Ravi pointed to the concept of a “wholesale distribution tariff” being developed in the Northeast specifically for storage, which “will fairly apportion the transmission costs and then the charging costs as well, which is more thoughtful and fair for storage.” 

For transmission-tied storage, Harrington wants multiple options as well, including full- and partial-toll contracts and upfront incentives. A full-toll option “would be a power purchase agreement or long-term contract where you would contract for energy, ancillary services and capacity, so all three of the attributes would be a fixed price,” he said. 

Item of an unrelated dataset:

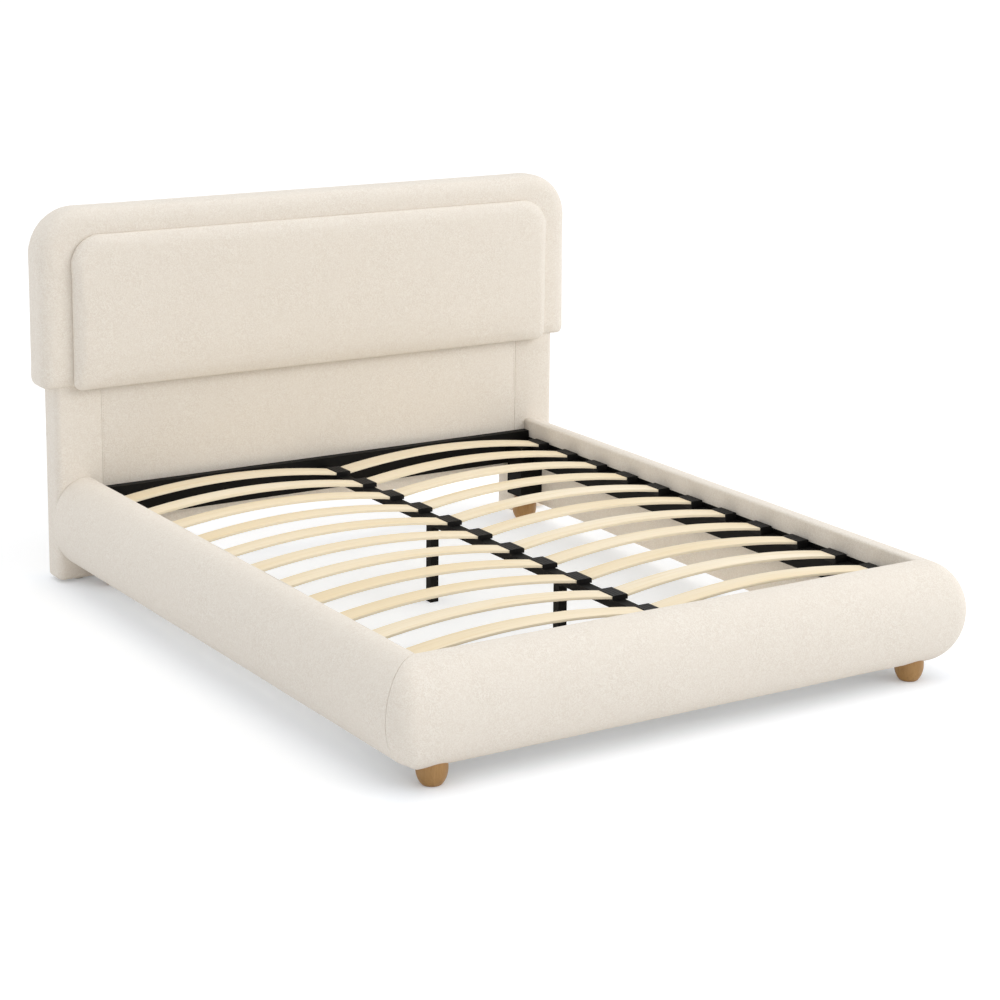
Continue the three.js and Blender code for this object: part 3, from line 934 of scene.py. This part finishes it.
@dataclass
class DustCover:
    """The fleece over the back of the lower headboard, stretched and stapled at its edges."""

    bottom: float
    node: str = "headboard_dust_cover"
    behind: float = 0.6 * MM
    thickness: float = 0.5 * MM
    cuts: int = 47
    billow: float = 0.7 * MM
    waves: tuple[float, float, float] = (5.0, 3.3, 9.0)  # across, seed, up
    taut_rim: float = 50 * MM
    inset: float = 10 * MM
    spacing: float = 55 * MM
    half_crown: float = 6 * MM
    half_wire: float = 0.6 * MM
    wire_out: float = 0.1 * MM

    def sheet(self, low: Vector, high: Vector) -> None:
        """Makes the fleece, which billows a little away from its edges.

        Args:
            low: its lowest corner.
            high: its highest corner.
        """
        bm = bmesh.new()
        rectangle(bm, high.x, low.x, low.z, high.z, high.y - self.behind)
        bmesh.ops.subdivide_edges(bm, edges=bm.edges, cuts=self.cuts, use_grid_fill=True)
        for vert in bm.verts:
            across, seed, up = self.waves
            wave = 0.5 + 0.5 * noise.noise(Vector((vert.co.x * across, seed, vert.co.z * up)))
            edge = min(high.x - abs(vert.co.x), vert.co.z - low.z, high.z - vert.co.z)
            vert.co.y -= self.billow * wave * min(1, edge / self.taut_rim)
        name = "dust_cover_sheet"
        sheet = finished(bm, name, [FLEECE], Slot.FLEECE, [self.node], outward=False)
        thick = sheet.modifiers.new("cloth", "SOLIDIFY")
        thick.thickness = self.thickness
        thick.offset = 0.0
        applied(sheet)

    def staples(self, low: Vector, high: Vector) -> None:
        """Makes the staples: lying along the lower edge, upright along both sides.

        Args:
            low: the fleece's lowest corner.
            high: its highest corner.
        """
        left, right = low.x + self.inset, high.x - self.inset
        foot, top = low.z + self.inset, high.z - self.inset
        across, up = (int(length / self.spacing) for length in (right - left, top - foot))
        spots = [
            (left + (right - left) * step / across, foot, self.half_crown, self.half_wire)
            for step in range(across + 1)
        ]
        spots += [
            (x, foot + (top - foot) * step / up, self.half_wire, self.half_crown)
            for step in range(1, up + 1)
            for x in (left, right)
        ]
        bm = bmesh.new()
        for x, z, wide, tall in spots:
            block(
                bm, Vector((x - wide, high.y - self.behind, z - tall)),
                Vector((x + wide, high.y + self.wire_out, z + tall)),
            )
        finished(bm, "dust_cover_staples", [WIRE], None)

    def build(self) -> None:
        """Makes the fleece and its staples."""
        low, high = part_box(self.node)
        low.z = self.bottom
        self.sheet(low, high)
        self.staples(low, high)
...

A partial toll would be a fixed-price contract for capacity only, with developers free to bid into either energy or ancillary services markets.  

Balancing State and Local Control

Flexibility will be critical going forward, Harrington said. “Our markets [are] changing. The uncertainty around the [Inflation Reduction Act] is really making us question, how do we monetize these assets in the next four or five years? So, we need to be nimble.” 

All the different procurement and contract options will “attract energy storage at some level,” Harrington said. “Every business is going to have a different option as to which one is going to attract the best investment for their business.” 

The panel also talked about the need to streamline interconnection and for state standards on permitting and siting, while still allowing some flexibility for local control. 

While developers will continue to look for project sites that are “non-conflict prone,” Harrington called for “the state establishing specific standards, instead of this patchwork of a developer going into each community, each town [where} they have their own set of rules and ways of regulating and permitting projects. 

“The balance is being cognizant of local control, respectful of local control … but having siting standards, ordinance standards that communities can at least follow as a base,” he said.